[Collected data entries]
%%

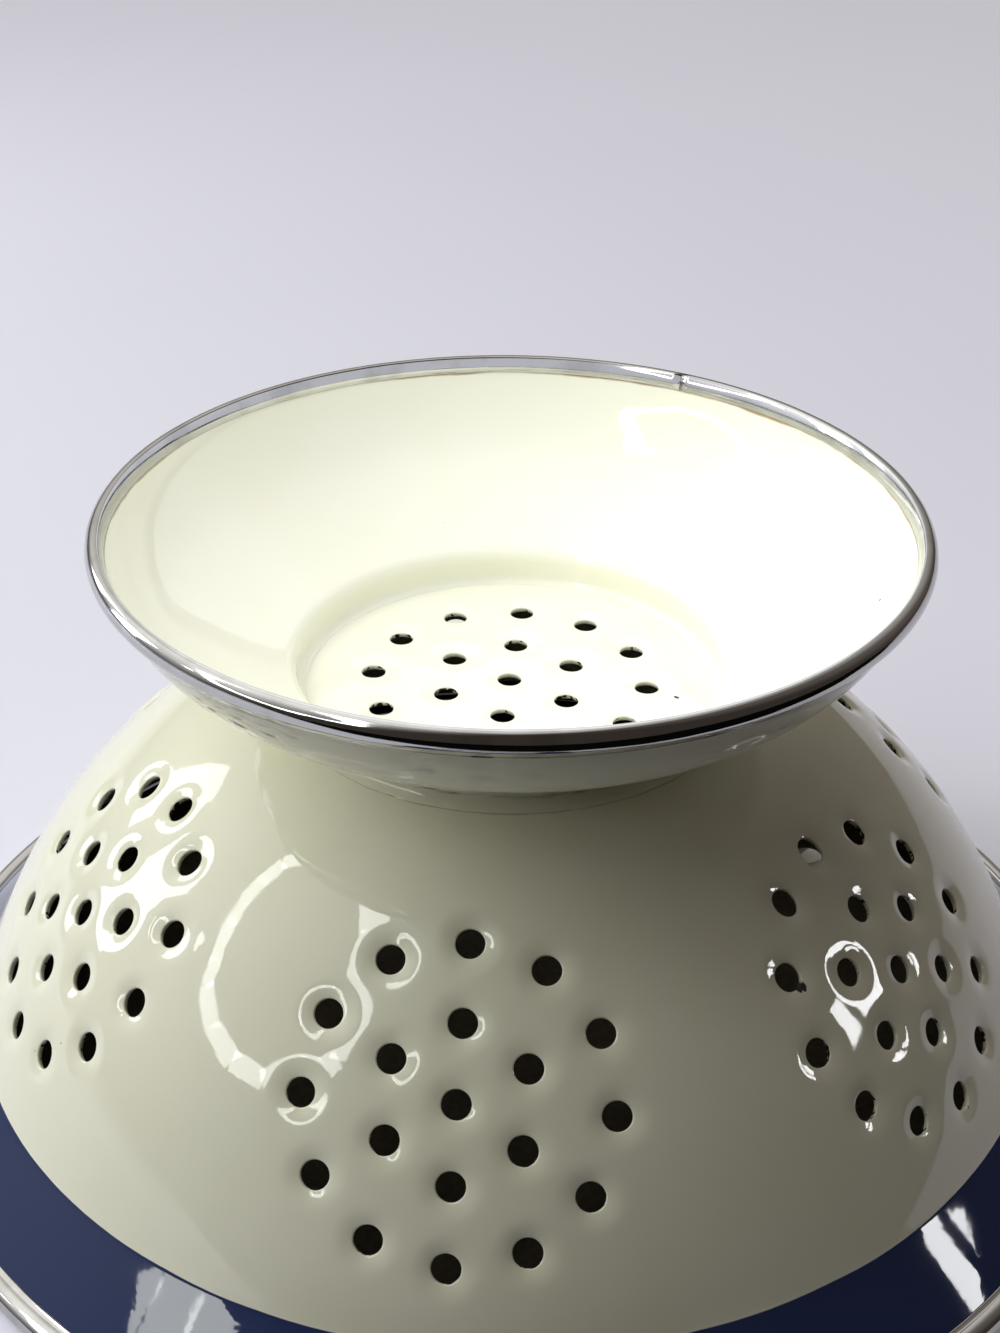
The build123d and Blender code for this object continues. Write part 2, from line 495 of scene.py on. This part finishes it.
def seat(turn, reach):
    """Frame on the bowl's outer face, with X across to the right, Y up the slope and Z out of the sheet."""
    origin = on_bowl(turn, reach)
    up_slope = (on_bowl(turn, reach - mm) - origin).normalized()
    across = Vector((math.cos(turn), math.sin(turn), 0))
    turned = Matrix((across, up_slope, across.cross(up_slope))).transposed()
    return Matrix.Translation(origin) @ turned.to_4x4()


# slugs that the punch left hanging in two of the holes
slug_paint = Graph("slug_enamel")
slug_paint.drive("Base Color", enamel_colour(slug_paint, slug_light, slug_dark))
slug_paint.drive("Metallic", slug_metal)
enamel_surface(slug_paint, slug_wave)
for number, (turn, reach, across, along, sink, swing, tilt, stretch) in enumerate(slugs, 1):
    slug = bmesh.new()
    bmesh.ops.create_circle(slug, cap_ends=True, segments=24, radius=slug_radius)
    bmesh.ops.solidify(slug, geom=slug.faces[:], thickness=slug_sheet)
    rounded(slug, [edge for edge in slug.edges if edge.calc_face_angle(0) > 1], slug_edge, 3)
    bmesh.ops.recalc_face_normals(slug, faces=slug.faces)
    place = seat(math.radians(turn), reach * mm) @ Matrix.Translation(Vector((across, along, -sink)) * mm)
    place = place @ Matrix.Rotation(math.radians(swing), 4, "Z") @ Matrix.Rotation(math.radians(tilt), 4, "X")
    place = place @ Matrix.Scale(stretch, 4, (0, 1, 0))
    bmesh.ops.transform(slug, matrix=place, verts=slug.verts)
    shown(slug, f"hanging_slug_{number}", slug_paint.material, "bowl")


# The foot
# A flared saucer pressed from the same sheet, with a short neck that stands on the bowl's floor.
# It is cream enamel inside and out, and its raw edge goes up into the bright band.
neck_radius = 41.2 * mm
neck_length = 4.75 * mm
neck_bend_radius = 2.0 * mm
neck_bend_turn = math.radians(68.0)
dish_radius = 109.0 * mm
dish_turn = math.radians(12.2)
flare_radius = 27.5 * mm
flare_turn = math.radians(42.8)
neck_drop = 1.35 * mm
neck_start = (neck_radius, floor_height - neck_drop)
foot_legs = [
    (neck_length, 0),
    (neck_bend_radius, -neck_bend_turn),
    (dish_radius, dish_turn),
    (flare_radius, flare_turn),
]
pool_radius = 1.7 * mm
pool_steps = 6
pool_sink = 0.3 * mm
band_stain = (0.30, 0.17, 0.045, 1)
stain_strength = 0.85
stain_start = 112.4 * mm
stain_full = 112.9 * mm
stain_creep = 2.2 * mm

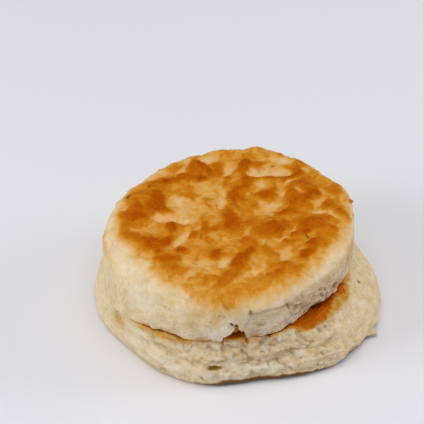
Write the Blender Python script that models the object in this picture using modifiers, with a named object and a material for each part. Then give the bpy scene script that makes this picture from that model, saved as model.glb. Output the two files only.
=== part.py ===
"""A buttermilk biscuit in two halves: a wide lower half, and the browned upper half set back on it a
little to the left. At the right front a ledge of the lower half stands clear of the lid, and below it
the flank slopes outward. The lower front is torn into layers, and so is the lid's front hem.

Lengths are millimetres until the meshes are made. Bearings are degrees seen from above, 0 at the right
(+X), 90 at the back (+Y) and 270 at the front.
"""

import bpy
import numpy as np

MM = 0.001
COLLECTION = "split_biscuit"

# Heights above the table.
SPLIT_Z = 14.0  # level of the split at the middle
GAP = 0.32  # air left between the halves
LID_TOP_Z = 30.2
BULGE_Z = 2.4  # level of the widest part of the lower half
LID_CENTRE = (-2.4, -1.0)

# Faces round each half, and the nominal radii that the turned bodies start from.
LOWER_STEPS = 104
LID_STEPS = 112
LOWER_RADIUS = 42.0
LOWER_BROW = 38.0
LOWER_FACE = 33.6
FLOOR_RADIUS = 37.0
LID_RADIUS = 38.0

# Level of the split at the rim by bearing: it dips at the left and lifts at the front.
SPLIT_LEVEL = {
    0: 14.6, 45: 15.0, 90: 14.8, 140: 14.0, 180: 12.8, 198: 12.3, 208: 12.2, 216: 12.9, 224: 13.9,
    236: 14.7, 250: 14.3, 262: 14.7, 274: 14.6, 284: 14.2, 296: 13.7, 306: 14.1, 316: 14.8, 328: 14.2,
    340: 14.0,
}
# Radii by bearing: the foot of the lower half, and its brow, where the flank turns into the upper face.
FOOT = {
    0: 42.4, 20: 40.2, 45: 40.4, 70: 42.2, 95: 43.0, 120: 43.0, 150: 43.2, 180: 43.6, 200: 42.8,
    219: 41.3, 240: 43.1, 257: 43.0, 268: 40.6, 284: 39.6, 297: 41.7, 310: 43.4, 321: 43.4, 332: 43.0,
    345: 43.6,
}
BROW = {
    0: 34.0, 20: 34.0, 45: 36.0, 70: 39.0, 95: 39.6, 120: 39.8, 150: 40.0, 180: 40.6, 200: 41.0,
    215: 41.3, 228: 41.3, 238: 40.8, 247: 39.8, 256: 38.0, 265: 36.9, 278: 36.6, 288: 36.4, 298: 36.6,
    315: 36.2, 330: 35.4, 345: 34.2,
}
# Radii of the lid about its own centre: the torn hem, the waist and the shoulder of the crust.
HEM = {
    0: 36.6, 30: 37.4, 60: 37.8, 90: 37.8, 120: 37.2, 150: 37.0, 180: 37.6, 200: 38.8, 214: 39.8,
    224: 39.4, 236: 38.4, 250: 37.8, 262: 36.8, 276: 37.0, 284: 36.3, 292: 35.4, 297: 34.8, 302: 33.6,
    310: 33.1, 320: 33.4, 334: 33.8, 346: 34.8, 354: 35.6,
}
WAIST = {
    0: 36.4, 20: 37.2, 40: 38.2, 65: 38.2, 90: 38.0, 120: 36.8, 150: 36.4, 165: 37.0, 180: 37.8,
    200: 38.8, 220: 39.4, 236: 39.2, 250: 38.6, 270: 37.8, 285: 37.0, 300: 36.2, 320: 35.8, 340: 36.0,
}
SHOULDER = {
    0: 35.2, 12: 36.2, 23: 38.7, 32: 37.2, 40: 35.8, 52: 37.5, 66: 37.0, 78: 37.2, 88: 35.2, 97: 36.0,
    106: 33.9, 116: 33.6, 122: 33.8, 135: 32.8, 148: 32.8, 158: 34.3, 172: 35.0, 186: 36.7, 202: 36.7,
    225: 37.0, 245: 36.6, 265: 36.4, 285: 36.0, 305: 35.4, 325: 35.0, 345: 35.0,
}

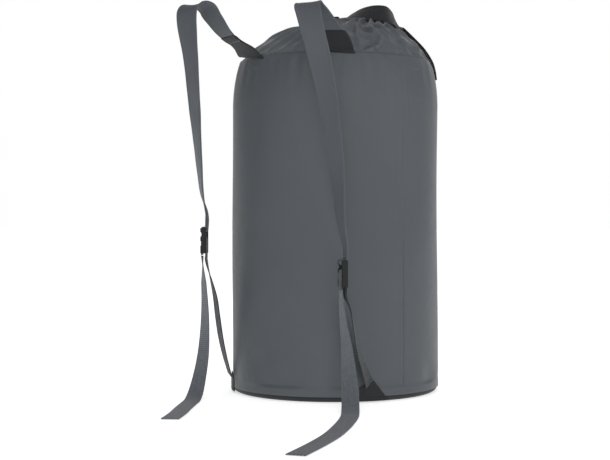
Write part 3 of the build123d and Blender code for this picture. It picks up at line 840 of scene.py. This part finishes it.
def make_webbing(side):
    """One strip from the black tab, up behind the buckle, over its middle bar and down its front."""
    rows = []
    for azimuth, radius, height, angle in anchor_routes[side]:
        rows.append([*place(azimuth, radius, height), angle])
    facing = buckle_places[side][3] + run_turns[side]
    for up, out in ((-34, -4.0), (-24, -wrap_middle), (-12, -wrap_middle), (0, -wrap_middle)):
        rows.append([*in_buckle(side, up, out), facing])
    for turn in np.radians((-60, -30, 0, 30, 60)):
        up = middle_bar_rise + wrap_middle * np.cos(turn)
        rows.append([*in_buckle(side, up, wrap_middle * np.sin(turn)), facing])
    for up in (0, -10, -21.5):
        rows.append([*in_buckle(side, up, wrap_middle), facing])
    rows = smooth_rows(rows, 240)
    across = np.array([level(angle) for angle in rows[:, 3]])
    widths = np.full(len(rows), webbing_width)
    strip = band(f"webbing_{side}", rows[:, :3], across, widths, webbing_thickness, woven_roll)
    # Painted shade: the whole strip takes the darker, shaded copy of the grey webbing.
    strip.data.materials.append(shaded_webbing)
    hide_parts(f"webbing_foot_{side}", f"adjuster_webbing_{side}")
    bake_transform(strip)


# ---- carry handle --------------------------------------------------------------------------------
handle_route = [  # along, towards the back, height, tilt in degrees
    (-14, 13, 569.2, 0), (-4, 13, 570.6, 0), (5, 13.8, 572.4, 1), (12, 15, 574.9, 4), (23, 19.5, 578.9, 20),
    (37.6, 26.5, 581.4, 40), (54, 33, 582.2, 54), (68.7, 36, 582, 58), (79.7, 34, 580.5, 57),
    (88.9, 26.5, 575.4, 45), (94.8, 18.6, 569.6, 25), (99.0, 14, 565.0, 8), (104.4, 11.5, 561.6, 0),
    (119.4, 7, 548.4, 0),
    (138.6, -1.5, 530.0, 0), (151.0, -5.5, 512.0, 0), (155.9, -7, 498, 0), (158.2, -8, 484, 0),
]
handle_heading = 30
handle_width = 32 * MM
handle_thickness = 1.8 * MM
handle_crest = 0.056  # along the heading, where the two halves meet


def along_handle(along, back, height):
    """Metres from a distance along the handle's heading, towards the back, and up."""
    outward = level(handle_heading) * along
    return (outward + level(handle_heading - 90) * back + np.array([0, 0, height])) * MM


def make_handle():
    """The webbing handle, in two halves that meet at its crest."""
    rows = []
    for along, back, height, tilt in handle_route:
        rows.append([*along_handle(along, back, height), tilt])
    rows = smooth_rows(rows, 220)
    back = level(handle_heading - 90)
    tilts = np.radians(rows[:, 3])
    across = np.array([back * np.cos(tilt) - np.array([0, 0, np.sin(tilt)]) for tilt in tilts])
    reach = rows[:, :3] @ level(handle_heading)
    middle = int(np.argmax(reach > handle_crest))
    parts = (
        ("handle_webbing_inner", slice(0, middle + 1), (6, 34), ("handle_end_inner",)),
        ("handle_webbing_outer", slice(middle, None), (106, 80), ("carry_handle", "handle_end_outer")),
    )
    for name, stretch, (start, end), replaced in parts:
        widths = np.full(len(rows[stretch]), handle_width)
        half = band(name, rows[stretch, :3], across[stretch], widths, handle_thickness, woven_roll)
        half.data.materials.append(black_webbing)
        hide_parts(*replaced)
        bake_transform(half)


# ---- stitching of the corner tabs ----------------------------------------------------------------
tab_azimuths = {"right": 50.5, "left": -50.5}
tab_face = body_radius + 0.1 + 1.75  # just outside a tab's face
tab_corners = [(-19, 5.2), (-19, 19.2), (-0.6, 27.6), (17.6, 5.2)]  # across the tab and up, inside its edges


def make_tab_stitches(side):
    """A line of stitches inside the edges of a corner tab."""
    mirror = 1 if side == "right" else -1
    rows = []
    for (x0, z0), (x1, z1) in zip(tab_corners, tab_corners[1:] + tab_corners[:1]):
        spread = np.linspace(0, 1, 12)
        x = mirror * (x0 + (x1 - x0) * spread)
        z = z0 + (z1 - z0) * spread
        turns = tab_azimuths[side] + np.degrees(x / body_radius)
        points = np.array([place(turn, tab_face, height) for turn, height in zip(turns, z)])
        rows.append((points, np.array([place(turn, 1000, 0) for turn in turns])))
    sewing = stitches(f"tab_stitches_{side}", rows, black_thread)
    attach(sewing, "bag")


# ---- everything else keeps its CAD shape ---------------------------------------------------------
def finish_nodes():
    """Materials for the CAD nodes that stay."""
    looks = {
        "black_plastic": black_plastic, "binding_tape": tape_weave, "base_fabric": black_cloth,
        "drawcord": cord_braid, "spring_steel": wire, "bag_fabric": bag_cloth, "strap_fabric": strap_cloth,
    }
    for row in frame["record"]["subparts"]:
        look = looks.get(row["material_slot"])
        piece = nodes[row["node"]]
        if look is None:
            continue
        piece.data.materials.clear()
        piece.data.materials.append(look)


make_camera()
make_stage()
for side_name in ("left", "right"):
    make_tail(side_name)
make_drawcord_end(1, "back")
make_drawcord_end(-1, "front")
make_wall("back_cloth", -seam_azimuth, seam_azimuth, 300, "back_panel")
make_wall("front_cloth", seam_azimuth, 360 - seam_azimuth, 380, "front_panel")
make_cap()
make_hem()
for side_name in ("left", "right"):
    make_strap(side_name)
    make_webbing(side_name)
make_handle()
for side_name in ("left", "right"):
    make_tab_stitches(side_name)
finish_nodes()
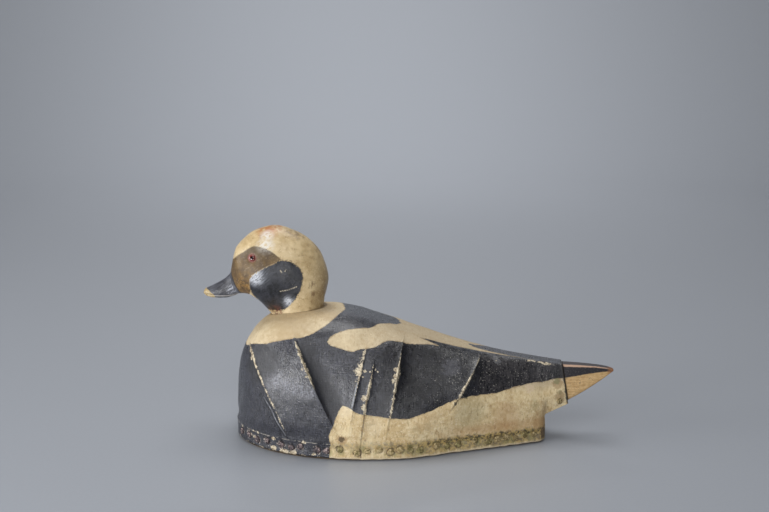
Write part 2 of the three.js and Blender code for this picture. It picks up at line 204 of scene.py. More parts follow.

%%

Begin with the first line of the data above and, please, print each line exactly until you have printed the line containing "return Matrix.Translation(origin) @"; print nothing else.

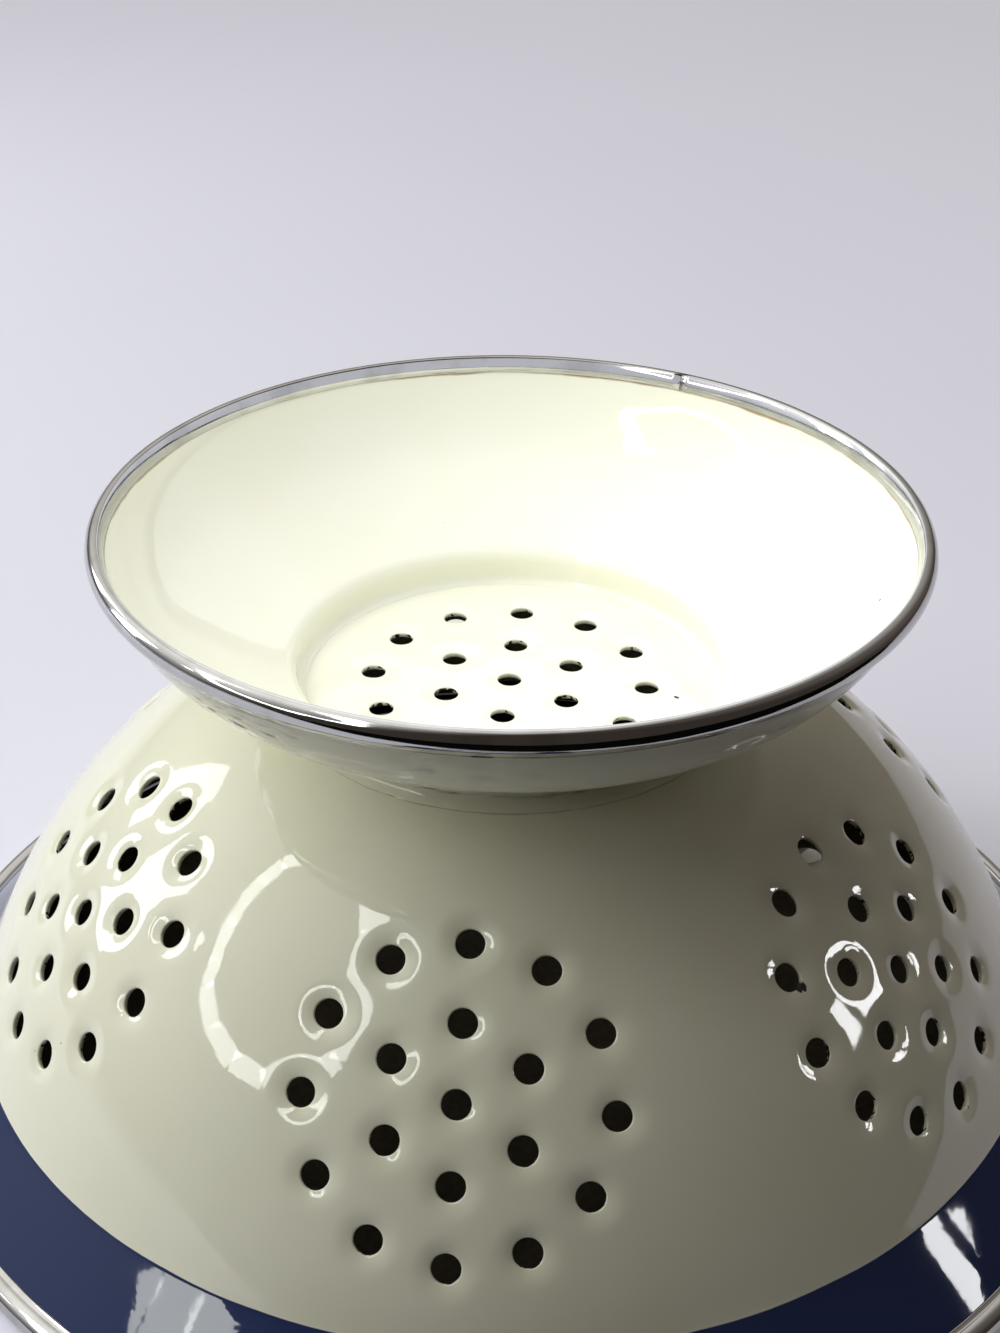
The build123d and Blender code for this object continues. Write part 2, from line 495 of scene.py on. This part finishes it.
def seat(turn, reach):
    """Frame on the bowl's outer face, with X across to the right, Y up the slope and Z out of the sheet."""
    origin = on_bowl(turn, reach)
    up_slope = (on_bowl(turn, reach - mm) - origin).normalized()
    across = Vector((math.cos(turn), math.sin(turn), 0))
    turned = Matrix((across, up_slope, across.cross(up_slope))).transposed()
    return Matrix.Translation(origin) @ turned.to_4x4()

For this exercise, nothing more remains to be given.